Zander Sutherland

Personal information
- Full name: Alexander George Sutherland
- Date of birth: 7 September 1987 (age 38)
- Place of birth: Wick, Scotland
- Height: 5 ft 2 in (1.57 m)
- Position: Winger

Senior career*
- Years: Team / Apps / (Gls)
- 2005–2009: Inverness Caledonian Thistle / 9 / (0)
- 2008: → Elgin City (loan) / 32 / (3)
- 2009–2010: Peterhead / 2 / (0)
- 2011–2013: Buckie Thistle
- 2013–2018: Brora Rangers
- Total:  / 43 / (3)

= Zander Sutherland =

Scottish footballer

Alexander Sutherland (born 7 September 1987) is a Scottish former professional footballer who last played for Brora Rangers. Born in Wick, he grew up in the village of Helmsdale in Sutherland.

He made his début for Inverness Caledonian Thistle in a home game against Falkirk. In the next season, 2006–07, Sutherland's appearances were limited by manager Charlie Christie. His first game of the season saw him come on as a substitute against Dunfermline Athletic in September. However, he did not play with the first team again until December in a game against Kilmarnock. He conceded a penalty kick which was the winning goal in a 4–3 win for Killie. Sutherland did not play again until April, against Kilmarnock again and then Dunfermline again in May.

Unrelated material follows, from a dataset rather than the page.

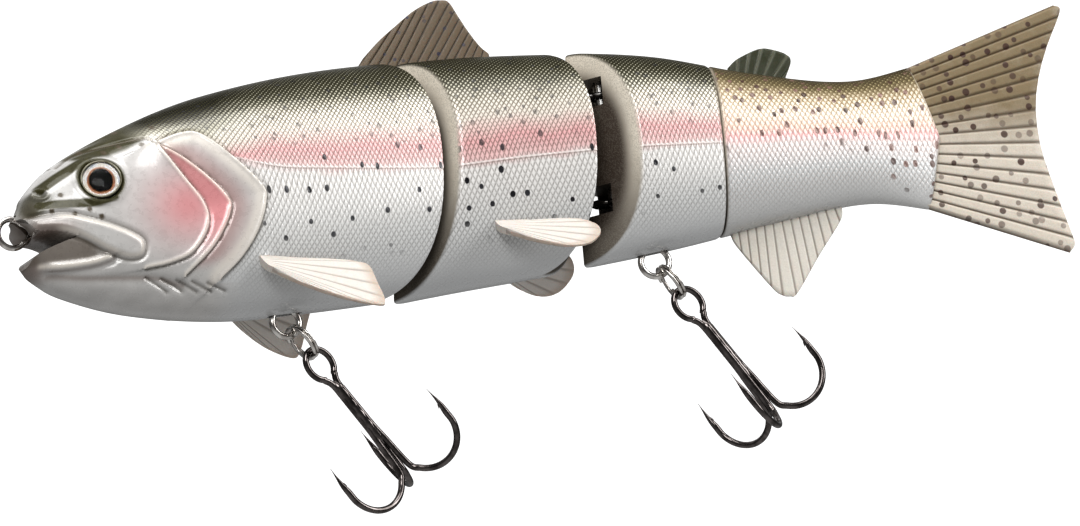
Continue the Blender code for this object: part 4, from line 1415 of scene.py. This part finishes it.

He scored his first goal for the club in July 2007, in a pre-season victory over Clachnacuddin. When Craig Brewster was appointed manager in September 2007, Sutherland was sent on loan to Elgin City on loan for the season. This proved to be a good move for Sutherland, as he was voted Elgin's player of the season, only missed a handful of games and was nominated for the Third Division player of the year. He returned to Inverness CT in April 2008, and signed a new one-year contract in the same month, but left the club at the end of the contract.

He joined Buckie Thistle in 2011 and then moved to Brora Rangers in 2013.